In the listing below, locate the line that contains "pieces = build()" and the line that contains "bpy.data.objects.remove(obj)". Restate word for word those two lines and every line between them, and nothing else.
--- --- ---
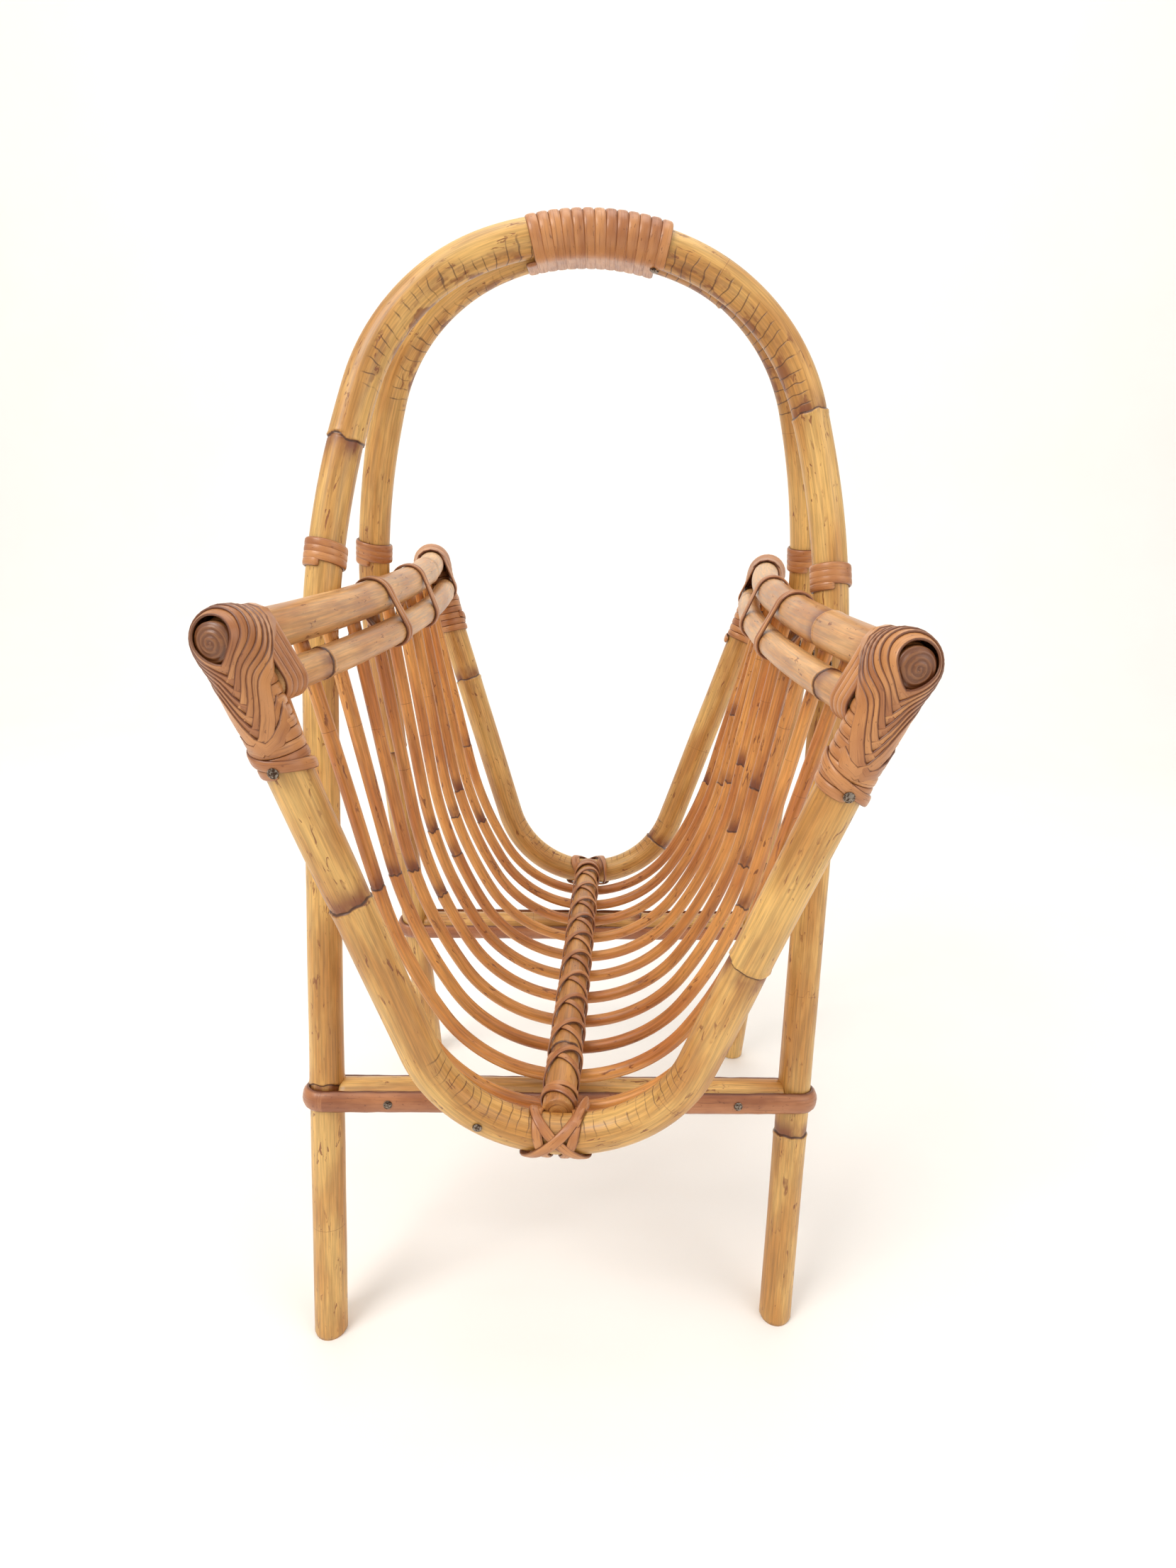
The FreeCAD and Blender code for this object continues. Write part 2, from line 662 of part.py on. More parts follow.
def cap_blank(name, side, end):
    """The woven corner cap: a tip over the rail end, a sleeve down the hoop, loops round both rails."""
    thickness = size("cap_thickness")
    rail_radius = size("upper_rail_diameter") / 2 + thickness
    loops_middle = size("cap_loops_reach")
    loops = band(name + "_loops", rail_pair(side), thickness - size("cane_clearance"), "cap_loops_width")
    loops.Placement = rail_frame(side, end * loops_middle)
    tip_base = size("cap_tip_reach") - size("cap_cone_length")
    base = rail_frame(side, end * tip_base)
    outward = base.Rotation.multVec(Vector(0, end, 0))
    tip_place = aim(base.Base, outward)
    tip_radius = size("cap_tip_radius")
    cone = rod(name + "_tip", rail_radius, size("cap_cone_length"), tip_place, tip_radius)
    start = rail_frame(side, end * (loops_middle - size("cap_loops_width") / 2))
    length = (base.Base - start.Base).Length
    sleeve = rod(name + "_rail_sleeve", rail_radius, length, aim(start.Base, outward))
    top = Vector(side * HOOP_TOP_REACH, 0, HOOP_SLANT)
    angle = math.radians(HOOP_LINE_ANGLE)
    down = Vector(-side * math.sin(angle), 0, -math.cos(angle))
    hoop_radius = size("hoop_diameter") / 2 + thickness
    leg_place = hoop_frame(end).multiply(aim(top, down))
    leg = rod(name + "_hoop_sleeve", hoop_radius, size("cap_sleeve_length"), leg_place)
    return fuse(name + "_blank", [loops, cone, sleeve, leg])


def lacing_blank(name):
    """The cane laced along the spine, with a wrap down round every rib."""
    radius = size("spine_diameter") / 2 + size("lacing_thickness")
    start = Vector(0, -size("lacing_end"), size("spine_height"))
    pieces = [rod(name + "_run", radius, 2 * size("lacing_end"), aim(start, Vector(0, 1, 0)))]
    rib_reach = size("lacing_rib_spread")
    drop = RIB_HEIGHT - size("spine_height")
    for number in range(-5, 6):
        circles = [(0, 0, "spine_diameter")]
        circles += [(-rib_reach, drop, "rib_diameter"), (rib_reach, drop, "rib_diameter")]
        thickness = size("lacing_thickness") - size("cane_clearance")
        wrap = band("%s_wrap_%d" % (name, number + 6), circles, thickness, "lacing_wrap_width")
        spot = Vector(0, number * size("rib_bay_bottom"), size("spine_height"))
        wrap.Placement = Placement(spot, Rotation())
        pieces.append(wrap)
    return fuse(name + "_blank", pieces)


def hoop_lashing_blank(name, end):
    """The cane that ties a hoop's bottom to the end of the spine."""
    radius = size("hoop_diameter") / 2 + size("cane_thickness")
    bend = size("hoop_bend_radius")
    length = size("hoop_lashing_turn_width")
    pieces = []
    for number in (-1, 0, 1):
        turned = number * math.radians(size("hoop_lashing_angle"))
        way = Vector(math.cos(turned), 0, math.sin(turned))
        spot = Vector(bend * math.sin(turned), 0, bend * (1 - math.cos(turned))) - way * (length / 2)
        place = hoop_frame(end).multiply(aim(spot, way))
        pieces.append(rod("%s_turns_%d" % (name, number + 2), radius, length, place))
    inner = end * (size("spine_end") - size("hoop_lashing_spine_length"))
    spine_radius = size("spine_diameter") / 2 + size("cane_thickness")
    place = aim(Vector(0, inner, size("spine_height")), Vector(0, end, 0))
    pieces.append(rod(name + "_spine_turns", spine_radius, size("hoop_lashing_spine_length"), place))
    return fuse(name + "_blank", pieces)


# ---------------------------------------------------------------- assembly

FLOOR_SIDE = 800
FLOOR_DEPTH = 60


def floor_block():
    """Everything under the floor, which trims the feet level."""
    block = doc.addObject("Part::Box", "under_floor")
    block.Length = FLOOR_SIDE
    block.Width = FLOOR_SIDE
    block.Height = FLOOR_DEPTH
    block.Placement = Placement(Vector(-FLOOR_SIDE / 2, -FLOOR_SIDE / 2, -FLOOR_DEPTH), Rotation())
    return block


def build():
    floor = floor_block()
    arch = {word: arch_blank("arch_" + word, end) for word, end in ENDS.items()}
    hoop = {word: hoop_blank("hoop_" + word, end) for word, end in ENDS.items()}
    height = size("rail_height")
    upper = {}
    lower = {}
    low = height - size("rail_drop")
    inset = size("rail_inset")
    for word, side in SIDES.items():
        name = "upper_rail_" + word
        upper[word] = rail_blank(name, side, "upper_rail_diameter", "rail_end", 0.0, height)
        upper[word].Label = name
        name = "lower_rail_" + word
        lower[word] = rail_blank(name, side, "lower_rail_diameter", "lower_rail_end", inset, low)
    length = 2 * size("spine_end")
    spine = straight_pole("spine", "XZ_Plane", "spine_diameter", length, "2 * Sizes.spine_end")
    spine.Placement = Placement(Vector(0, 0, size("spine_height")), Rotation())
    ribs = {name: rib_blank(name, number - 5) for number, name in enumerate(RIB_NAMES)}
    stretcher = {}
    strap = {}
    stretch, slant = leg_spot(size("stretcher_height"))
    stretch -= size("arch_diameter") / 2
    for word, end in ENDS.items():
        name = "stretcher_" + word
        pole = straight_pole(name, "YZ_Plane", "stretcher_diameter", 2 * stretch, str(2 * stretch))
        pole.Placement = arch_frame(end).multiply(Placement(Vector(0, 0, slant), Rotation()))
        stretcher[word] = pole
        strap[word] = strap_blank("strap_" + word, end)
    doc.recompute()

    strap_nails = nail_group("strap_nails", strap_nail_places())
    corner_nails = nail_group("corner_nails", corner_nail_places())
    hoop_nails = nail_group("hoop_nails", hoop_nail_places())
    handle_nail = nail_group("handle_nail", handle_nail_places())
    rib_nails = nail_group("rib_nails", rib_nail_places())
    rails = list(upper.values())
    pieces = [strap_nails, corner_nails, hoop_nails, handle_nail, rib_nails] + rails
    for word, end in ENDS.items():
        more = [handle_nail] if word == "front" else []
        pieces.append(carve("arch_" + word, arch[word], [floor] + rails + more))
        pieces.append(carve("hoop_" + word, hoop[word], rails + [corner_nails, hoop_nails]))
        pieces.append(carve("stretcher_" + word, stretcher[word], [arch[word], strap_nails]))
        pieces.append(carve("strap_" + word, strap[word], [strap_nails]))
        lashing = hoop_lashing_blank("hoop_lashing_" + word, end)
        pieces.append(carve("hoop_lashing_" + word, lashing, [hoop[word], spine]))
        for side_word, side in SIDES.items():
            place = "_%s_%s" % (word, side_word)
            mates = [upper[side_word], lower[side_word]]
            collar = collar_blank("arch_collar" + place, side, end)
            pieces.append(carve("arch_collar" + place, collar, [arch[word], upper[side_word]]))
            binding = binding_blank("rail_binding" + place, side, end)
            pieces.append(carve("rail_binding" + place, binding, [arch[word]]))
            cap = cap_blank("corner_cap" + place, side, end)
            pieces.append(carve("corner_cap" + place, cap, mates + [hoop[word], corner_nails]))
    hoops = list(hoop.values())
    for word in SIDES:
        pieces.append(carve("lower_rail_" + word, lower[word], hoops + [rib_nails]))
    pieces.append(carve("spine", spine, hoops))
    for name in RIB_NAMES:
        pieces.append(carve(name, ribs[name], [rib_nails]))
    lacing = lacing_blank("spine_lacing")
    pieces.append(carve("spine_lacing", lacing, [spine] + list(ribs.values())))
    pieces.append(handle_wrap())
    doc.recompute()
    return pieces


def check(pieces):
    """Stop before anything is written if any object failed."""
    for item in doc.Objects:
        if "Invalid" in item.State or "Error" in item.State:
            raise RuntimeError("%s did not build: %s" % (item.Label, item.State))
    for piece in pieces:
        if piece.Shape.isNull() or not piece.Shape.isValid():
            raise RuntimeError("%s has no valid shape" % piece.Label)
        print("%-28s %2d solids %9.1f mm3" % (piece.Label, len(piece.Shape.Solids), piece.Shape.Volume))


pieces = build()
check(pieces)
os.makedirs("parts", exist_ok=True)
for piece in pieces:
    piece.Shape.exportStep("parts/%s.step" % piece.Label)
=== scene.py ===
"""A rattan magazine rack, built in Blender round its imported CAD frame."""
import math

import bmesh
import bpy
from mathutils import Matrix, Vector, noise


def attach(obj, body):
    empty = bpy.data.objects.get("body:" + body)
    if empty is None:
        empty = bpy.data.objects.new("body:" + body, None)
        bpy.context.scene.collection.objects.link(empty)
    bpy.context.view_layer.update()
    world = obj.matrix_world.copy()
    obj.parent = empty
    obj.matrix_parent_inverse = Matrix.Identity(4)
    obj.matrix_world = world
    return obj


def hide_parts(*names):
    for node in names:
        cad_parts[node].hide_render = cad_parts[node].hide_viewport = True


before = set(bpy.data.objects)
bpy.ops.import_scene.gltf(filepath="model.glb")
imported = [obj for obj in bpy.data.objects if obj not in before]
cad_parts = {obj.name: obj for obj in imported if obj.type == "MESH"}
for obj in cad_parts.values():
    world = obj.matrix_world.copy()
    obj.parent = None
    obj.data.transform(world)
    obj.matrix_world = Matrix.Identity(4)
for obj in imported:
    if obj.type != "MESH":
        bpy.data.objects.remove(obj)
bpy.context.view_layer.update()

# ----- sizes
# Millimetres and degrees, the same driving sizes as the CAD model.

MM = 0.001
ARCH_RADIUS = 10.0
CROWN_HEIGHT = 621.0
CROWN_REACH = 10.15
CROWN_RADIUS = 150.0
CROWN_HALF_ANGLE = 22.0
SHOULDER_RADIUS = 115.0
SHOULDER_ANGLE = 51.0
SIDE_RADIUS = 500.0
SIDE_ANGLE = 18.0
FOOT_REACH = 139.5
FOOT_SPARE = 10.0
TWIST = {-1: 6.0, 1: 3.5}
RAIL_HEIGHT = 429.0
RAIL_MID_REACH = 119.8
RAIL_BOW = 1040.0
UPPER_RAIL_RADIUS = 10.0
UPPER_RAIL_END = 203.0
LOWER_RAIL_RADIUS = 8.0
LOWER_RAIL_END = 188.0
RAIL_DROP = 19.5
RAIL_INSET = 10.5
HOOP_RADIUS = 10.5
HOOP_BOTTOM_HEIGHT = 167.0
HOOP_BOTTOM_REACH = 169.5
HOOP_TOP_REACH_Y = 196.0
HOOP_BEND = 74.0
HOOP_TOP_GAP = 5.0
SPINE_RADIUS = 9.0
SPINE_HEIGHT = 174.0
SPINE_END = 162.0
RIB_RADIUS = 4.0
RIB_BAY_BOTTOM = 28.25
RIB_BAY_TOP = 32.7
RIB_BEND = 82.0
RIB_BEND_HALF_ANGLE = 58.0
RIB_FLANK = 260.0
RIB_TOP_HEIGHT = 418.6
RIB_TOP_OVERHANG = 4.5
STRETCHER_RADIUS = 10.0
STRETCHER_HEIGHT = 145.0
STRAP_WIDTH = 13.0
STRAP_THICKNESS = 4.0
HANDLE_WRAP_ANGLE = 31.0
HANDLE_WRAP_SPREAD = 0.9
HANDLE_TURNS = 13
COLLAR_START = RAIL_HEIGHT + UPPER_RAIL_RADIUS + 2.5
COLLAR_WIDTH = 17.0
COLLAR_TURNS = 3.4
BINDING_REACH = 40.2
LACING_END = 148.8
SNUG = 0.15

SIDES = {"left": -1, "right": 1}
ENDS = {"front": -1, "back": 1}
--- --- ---
**Response to this task**
pieces = build()
check(pieces)
os.makedirs("parts", exist_ok=True)
for piece in pieces:
    piece.Shape.exportStep("parts/%s.step" % piece.Label)
=== scene.py ===
"""A rattan magazine rack, built in Blender round its imported CAD frame."""
import math

import bmesh
import bpy
from mathutils import Matrix, Vector, noise


def attach(obj, body):
    empty = bpy.data.objects.get("body:" + body)
    if empty is None:
        empty = bpy.data.objects.new("body:" + body, None)
        bpy.context.scene.collection.objects.link(empty)
    bpy.context.view_layer.update()
    world = obj.matrix_world.copy()
    obj.parent = empty
    obj.matrix_parent_inverse = Matrix.Identity(4)
    obj.matrix_world = world
    return obj


def hide_parts(*names):
    for node in names:
        cad_parts[node].hide_render = cad_parts[node].hide_viewport = True


before = set(bpy.data.objects)
bpy.ops.import_scene.gltf(filepath="model.glb")
imported = [obj for obj in bpy.data.objects if obj not in before]
cad_parts = {obj.name: obj for obj in imported if obj.type == "MESH"}
for obj in cad_parts.values():
    world = obj.matrix_world.copy()
    obj.parent = None
    obj.data.transform(world)
    obj.matrix_world = Matrix.Identity(4)
for obj in imported:
    if obj.type != "MESH":
        bpy.data.objects.remove(obj)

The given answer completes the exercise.